3D code data:
◇ ◇ ◇ ◇
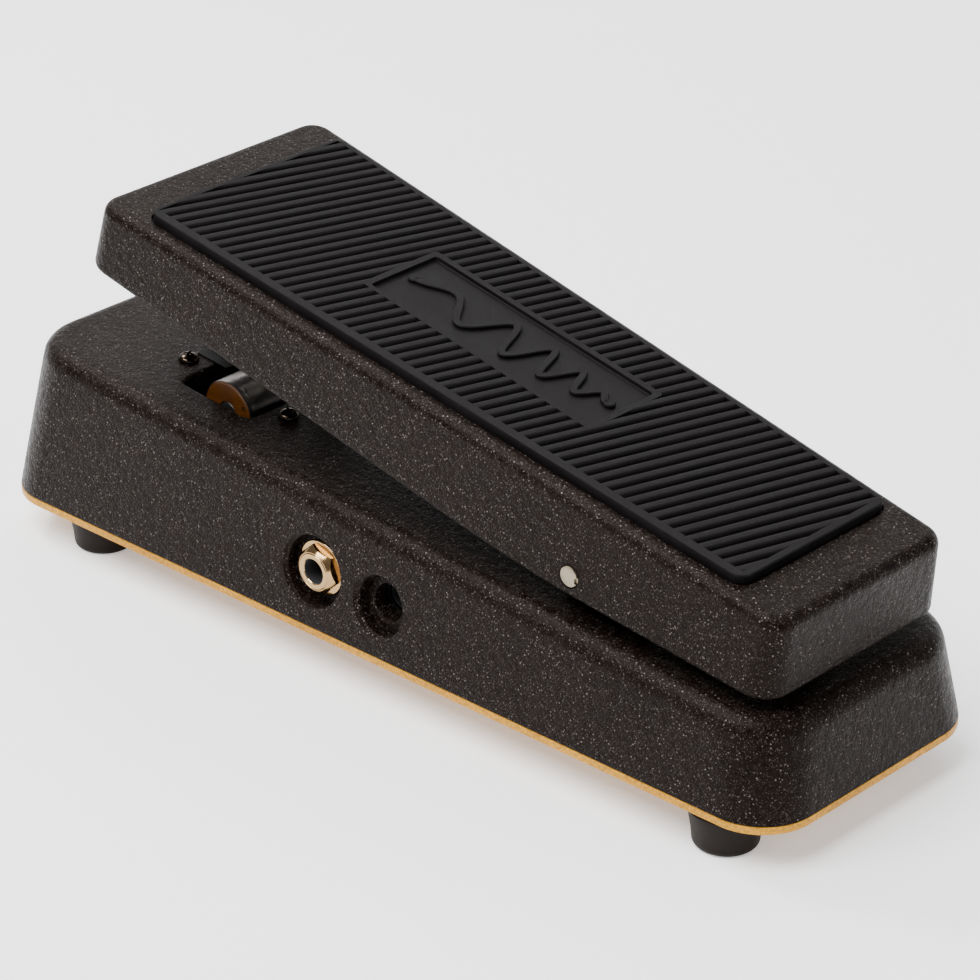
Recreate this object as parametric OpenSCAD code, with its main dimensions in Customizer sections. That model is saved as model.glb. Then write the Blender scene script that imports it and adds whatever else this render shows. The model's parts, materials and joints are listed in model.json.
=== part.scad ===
// Rocker effects pedal: cast base, cast treadle on a cross shaft, rack and pinion
// potentiometer drive, toe footswitch, two sockets. Millimetres, +Z up, toe at -X.

/* [Base] */
// Length of the base casting
base_len = 252; // [240:1:260]
// Width of the base at mid length, at the plate
base_wid = 85.16; // [80:0.1:100]
// Half-width lost per mm towards the heel
taper = 0.0357; // [0:0.0001:0.06]
// Corner radius of the plate outline
plan_r = 14.7; // [8:0.1:20]
// Height of the plate's underside
plate_z = 9.9; // [6:0.1:14]
// Plate thickness
plate_t = 2.1; // [1.5:0.1:3]
// Height of the sloping top at mid length
top_mid = 44.33; // [38:0.1:55]
// Fall of the top per mm towards the heel
top_fall = 0.07496; // [0:0.001:0.1]
// Side draft, mm per mm
draft = 0.1363; // [0:0.01:0.2]
// Radius of the base's upper edge
edge_r = 5; // [2:0.5:8]
// Casting wall
wall = 3.4; // [2:0.1:5]
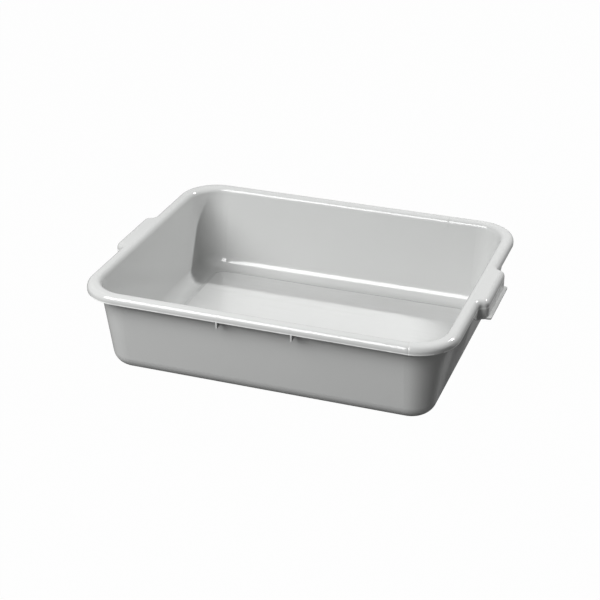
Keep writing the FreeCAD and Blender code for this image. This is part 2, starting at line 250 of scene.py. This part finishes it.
◇ ◇ ◇ ◇
SHORT PROBLEM: Exactly as shown above, return every record.

RESPONSE:
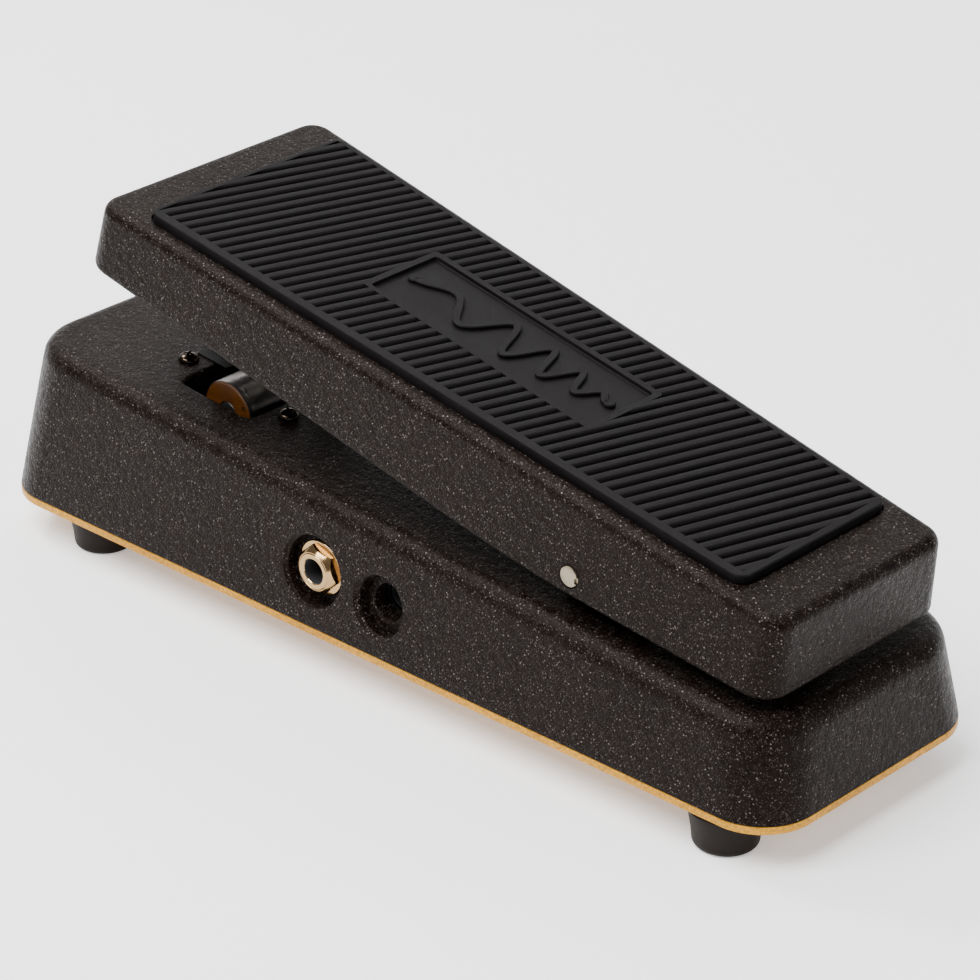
Recreate this object as parametric OpenSCAD code, with its main dimensions in Customizer sections. That model is saved as model.glb. Then write the Blender scene script that imports it and adds whatever else this render shows. The model's parts, materials and joints are listed in model.json.
=== part.scad ===
// Rocker effects pedal: cast base, cast treadle on a cross shaft, rack and pinion
// potentiometer drive, toe footswitch, two sockets. Millimetres, +Z up, toe at -X.

/* [Base] */
// Length of the base casting
base_len = 252; // [240:1:260]
// Width of the base at mid length, at the plate
base_wid = 85.16; // [80:0.1:100]
// Half-width lost per mm towards the heel
taper = 0.0357; // [0:0.0001:0.06]
// Corner radius of the plate outline
plan_r = 14.7; // [8:0.1:20]
// Height of the plate's underside
plate_z = 9.9; // [6:0.1:14]
// Plate thickness
plate_t = 2.1; // [1.5:0.1:3]
// Height of the sloping top at mid length
top_mid = 44.33; // [38:0.1:55]
// Fall of the top per mm towards the heel
top_fall = 0.07496; // [0:0.001:0.1]
// Side draft, mm per mm
draft = 0.1363; // [0:0.01:0.2]
// Radius of the base's upper edge
edge_r = 5; // [2:0.5:8]
// Casting wall
wall = 3.4; // [2:0.1:5]
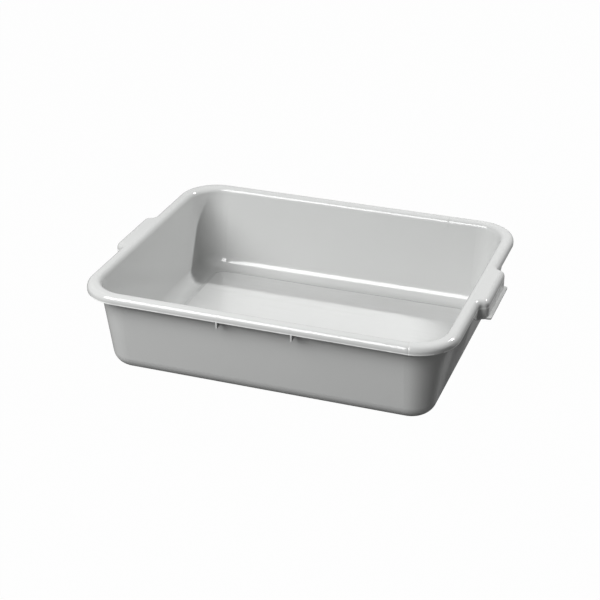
Keep writing the FreeCAD and Blender code for this image. This is part 2, starting at line 250 of scene.py. This part finishes it.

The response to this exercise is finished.